Print the first line of the material below and each line after it, exactly as written, ending with the line that contains "for a in np.linspace(0, math.pi".

─── AVAILABLE DATA ───

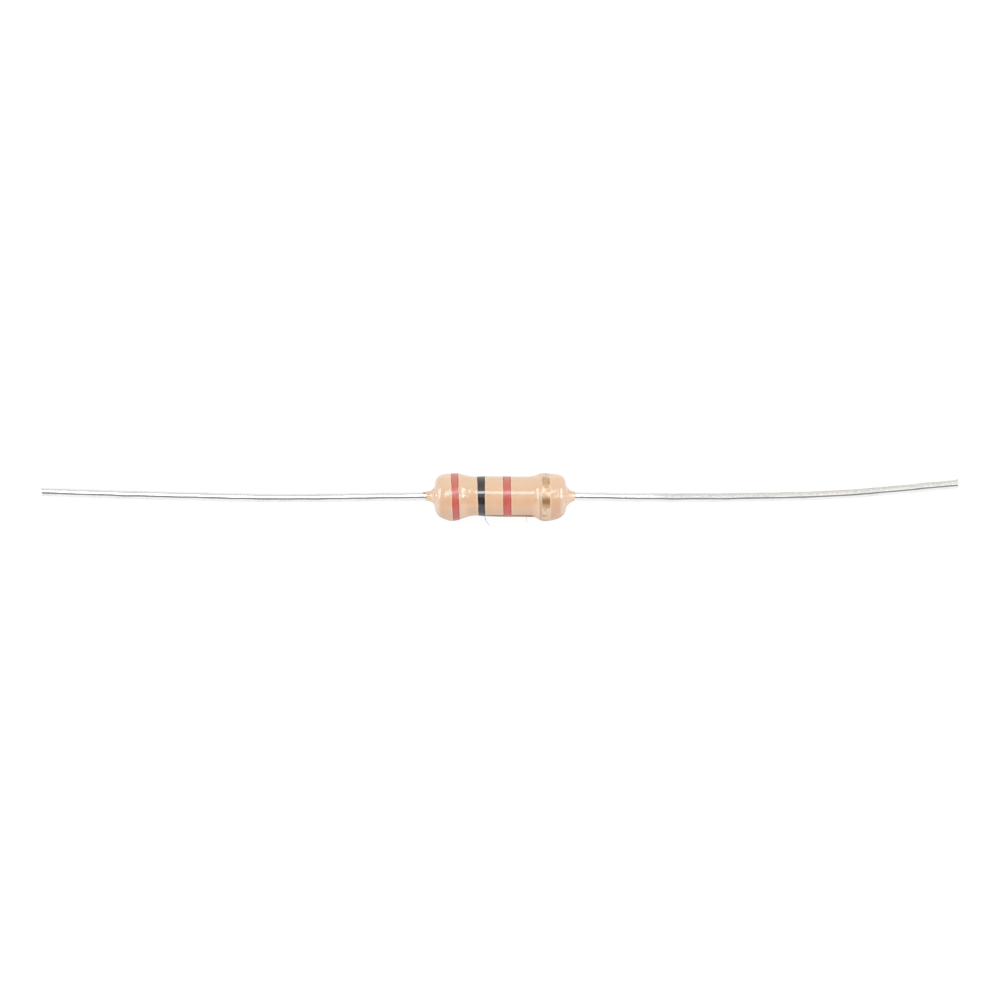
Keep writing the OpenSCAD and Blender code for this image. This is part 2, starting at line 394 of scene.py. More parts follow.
def headFillet(wireRadius):
    # the weld between a wire's head and the wire
    face, fillet = core["headFace"], core["fillet"]
    return [(face + fillet * (1 - math.cos(a)), wireRadius + fillet * (1 - math.sin(a)))
            for a in np.linspace(0, math.pi / 2, core["arcSteps"])]


def makeCoat(material):
    around = coat["around"]
    turns = np.arange(around) / around * 2 * math.pi
    rings = []
    for x, radius in profile:
        place = x + footShift(x, turns)
        rings.append(onBody(place, radius + unevenness(x, turns), turns))
    rightLip = onBody(rings[-1][:, 0], core["wire"], turns)
    leftLip = onBody(rings[0][:, 0], core["wire"], turns)
    inner = [onCore(x, radius, turns) for x, radius in coreProfile()[::-1]]
    rings = rings + [rightLip] + inner + [leftLip]
    faces = ringFaces(len(rings), around, closed=True)
    points, faces = withThread(np.array(rings).reshape(-1, 3), faces, "coat")
    return meshPiece("bodyCoat", points, faces, material)


# The coat's torn ends on the wires, in mm along X, and in radians round the wire from the camera's side.
feet = {
    "leftFrom": -4.95, "leftOver": 0.35, "leftShift": 0.055,
    "sliver": 0.19, "sliverTurn": -0.85, "sliverReach": 0.42,   # a sliver that runs on along the left wire
    "leftWaves": [(0.018, 3, 1), (0.012, 7, 0)],
    "rightFrom": 5.0, "rightOver": 0.3, "rightShift": -0.02,
    "rightSlant": 0.05, "rightSlantTurn": 0.6,
    "rightWaves": [(0.015, 3, 2)],
    "setsIn": 1.5,
}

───

- _THE RESULT_
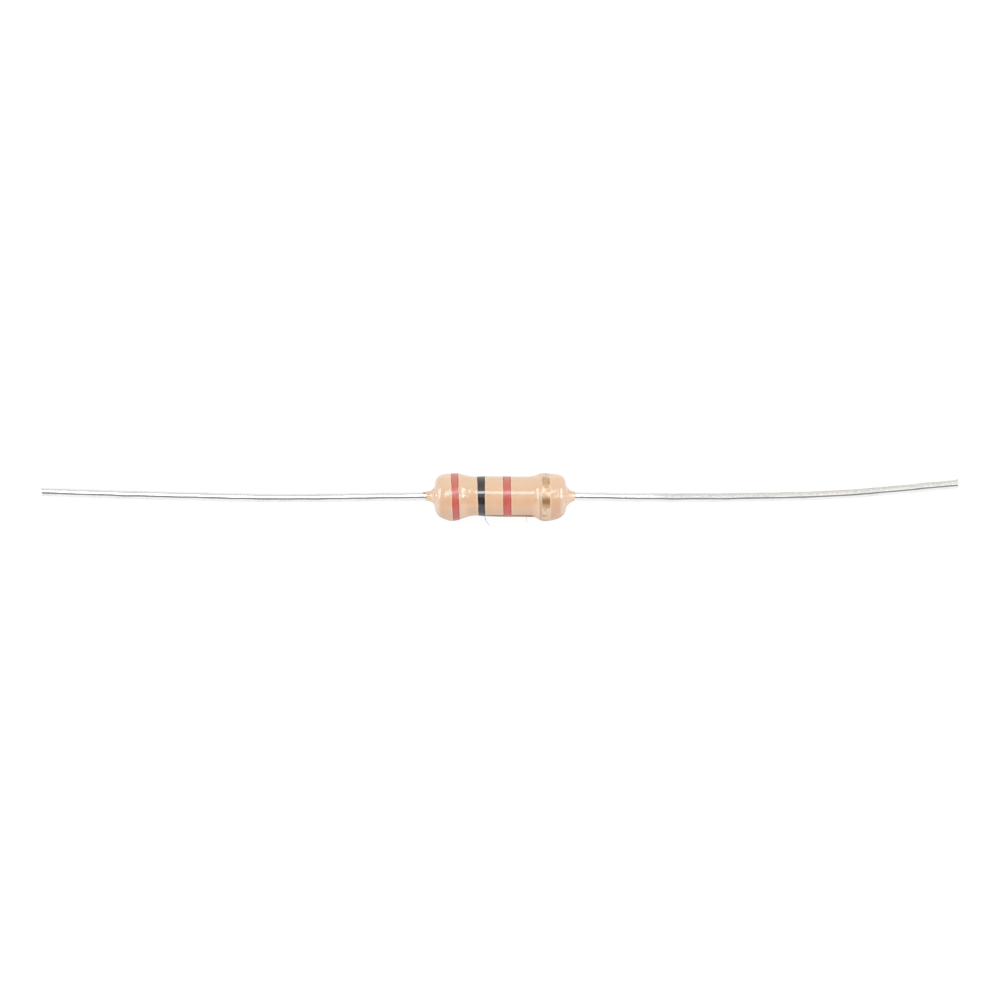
Keep writing the OpenSCAD and Blender code for this image. This is part 2, starting at line 394 of scene.py. More parts follow.
def headFillet(wireRadius):
    # the weld between a wire's head and the wire
    face, fillet = core["headFace"], core["fillet"]
    return [(face + fillet * (1 - math.cos(a)), wireRadius + fillet * (1 - math.sin(a)))
            for a in np.linspace(0, math.pi / 2, core["arcSteps"])]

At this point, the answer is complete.